Schaltwerk: Hier entstehen Schaltanlagen und -technik für Stromnetze, sowohl für Hoch- als auch für Mittelspannung. 3250 Mitarbeiter zählt das Schaltwerk, davon sind die Hälfte in der Fertigung angesiedelt, 30 Prozent in der Verwaltung und 20 Prozent in Forschung und Entwicklung. Vermutlich kaum Arbeitsplätze gefährdet.

Messgerätewerk: Es gehört zu den führenden Anbietern von digitaler Schutztechnik für Energieversorgungs- und Industrieunternehmen. Die rund 1000 Mitarbeiter entwickeln und produzieren rund 90 Prozent der Siemens-Geräte für Schutz- und Stationsleittechnik, die für Stromverteilung benötigt wird. Der Betriebsrat befürchtet die Verlagerung von Teilen der Produktion nach Indien.
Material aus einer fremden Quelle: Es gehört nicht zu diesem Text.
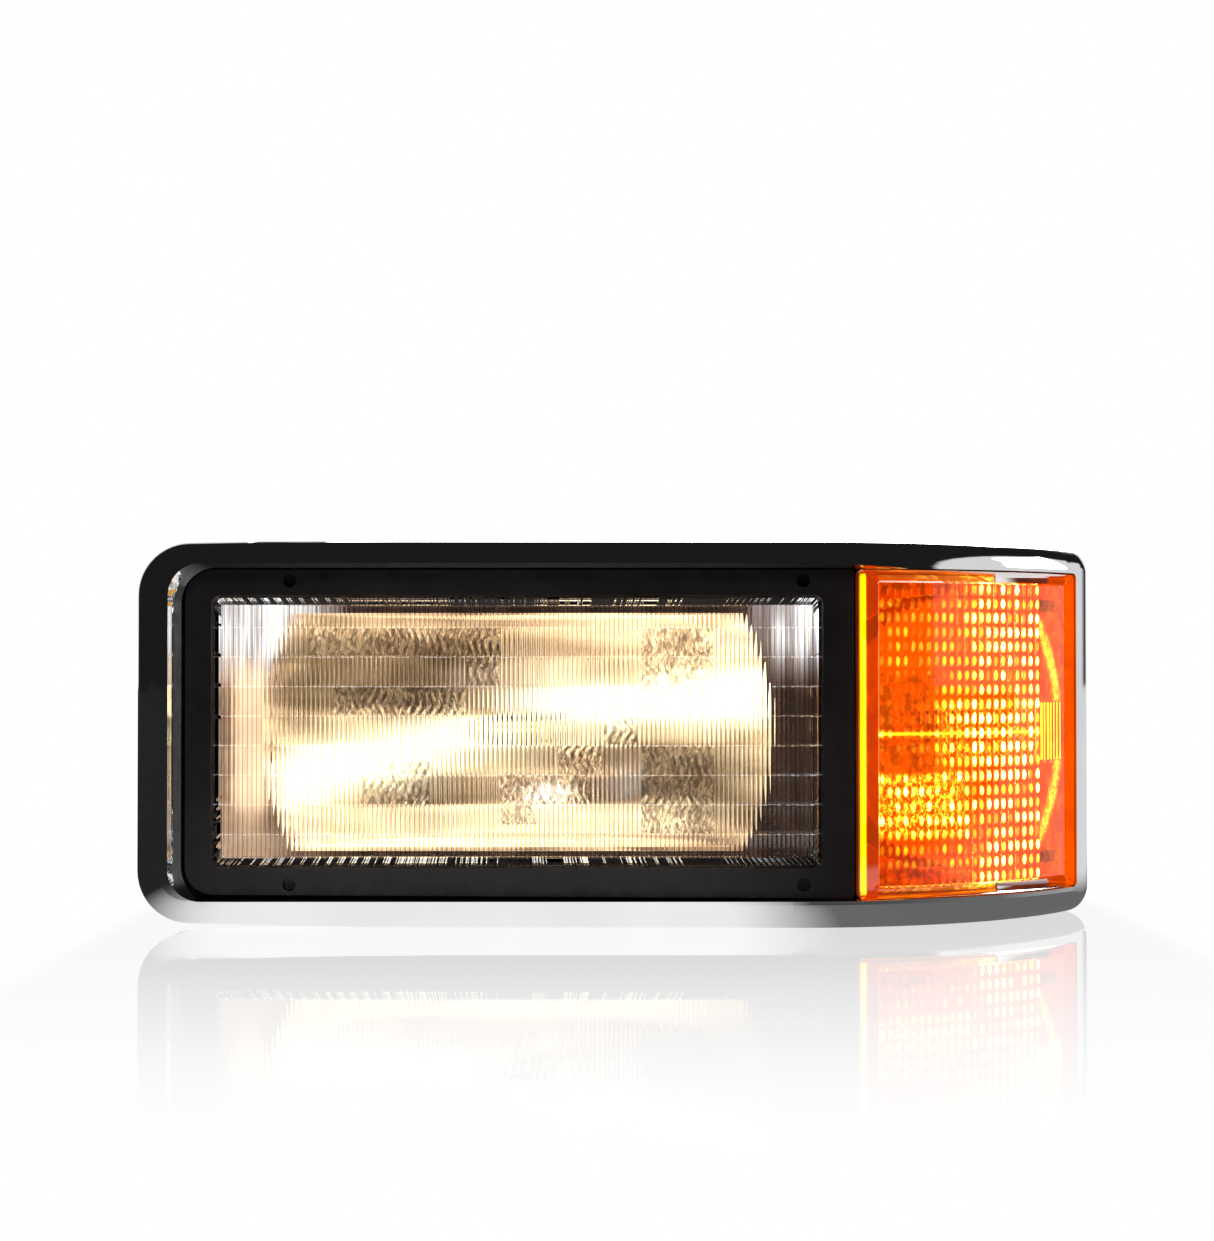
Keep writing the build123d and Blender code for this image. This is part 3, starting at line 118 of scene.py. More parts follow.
# ---- rubber boot: wall through (radius, depth) points in mm ----
BOOT_WALL = 1.7 * MM
BOOT_SEGMENTS = 96
BOOT_STEPS = 4
BOOT_OUTER = ((53, 0.9), (46, 0.9), (43.6, 1.5), (42.4, 4.0), (41, 5.0), (40.2, 6.8), (39, 7.2))
BOOT_INNER = (
    (39, 7.2), (37.4, 7.4), (36.2, 8.4), (33.6, 8.8), (32.4, 9.8), (29.6, 10.1), (28.2, 11), (24, 11.3),
    (21.4, 11.9), (17.6, 12.1), (15, 12.4), (14.2, 13), (14.2, 13.9),
)

# ---- optical values ----
PLASTIC_IOR = 1.49
BULB_IOR = 1.05
AMBER_GLOSS = 0.02
MIRROR_GLOSS = 0.14
TRAY_GLOSS = 0.12

# ---- painted shade zones of the bowl's painted glow: height from the beam, then (low, high, soft) up and across, in m ----
BOWL_SHADES = (
    (0.036, (-0.018, 0.022, 0.008), (-0.14, 0.02, 0.03)),
    (-0.038, (-0.012, 0.010, 0.006), (-0.11, -0.05, 0.012)),
    (-0.030, (-0.026, 0.018, 0.010), (0.075, 0.15, 0.02)),
)
# slope, bend and half width of the painted bright streak on the bowl
STREAK_SLOPE = 0.19
STREAK_BEND = 0.1
STREAK_HALF = 0.019

# ---- stage ----
FLOOR_HALF = 12.0
MIRRORING = 0.34
CAMERA_BACK = 1.6
CAMERA_X = -0.014
CAMERA_Z = 0.173
CAMERA_TILT = math.radians(90 + 0.9)
CAMERA_LENS = 72.5
SENSOR = 36
AIM = (0, 0, 0.12)
WHITE = (1, 1, 1, 1)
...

Bahntechnik: Rund 830 Siemensianer in Berlin sind mit der Planung und Verwirklichung von Eisenbahnprojekten beschäftigt, etwa mit Signaltechnik, Weichenstellsystemen, Zugsicherung und Bahnübergängen.

Niederlassung: In der Berliner Siemens-Niederlassung sind 1400 Mitarbeiter von allem für den Kundenkontakt zuständig. Sie arbeiten zum größten Teil in der Montage und im Vertrieb, andere auch in Service und Marketing.

Sonstiges: In Siemens-Zentraleinheiten, Unterstützungsfunktionen und Projektmanagement sind außerdem 570 Mitarbeiter beschäftigt.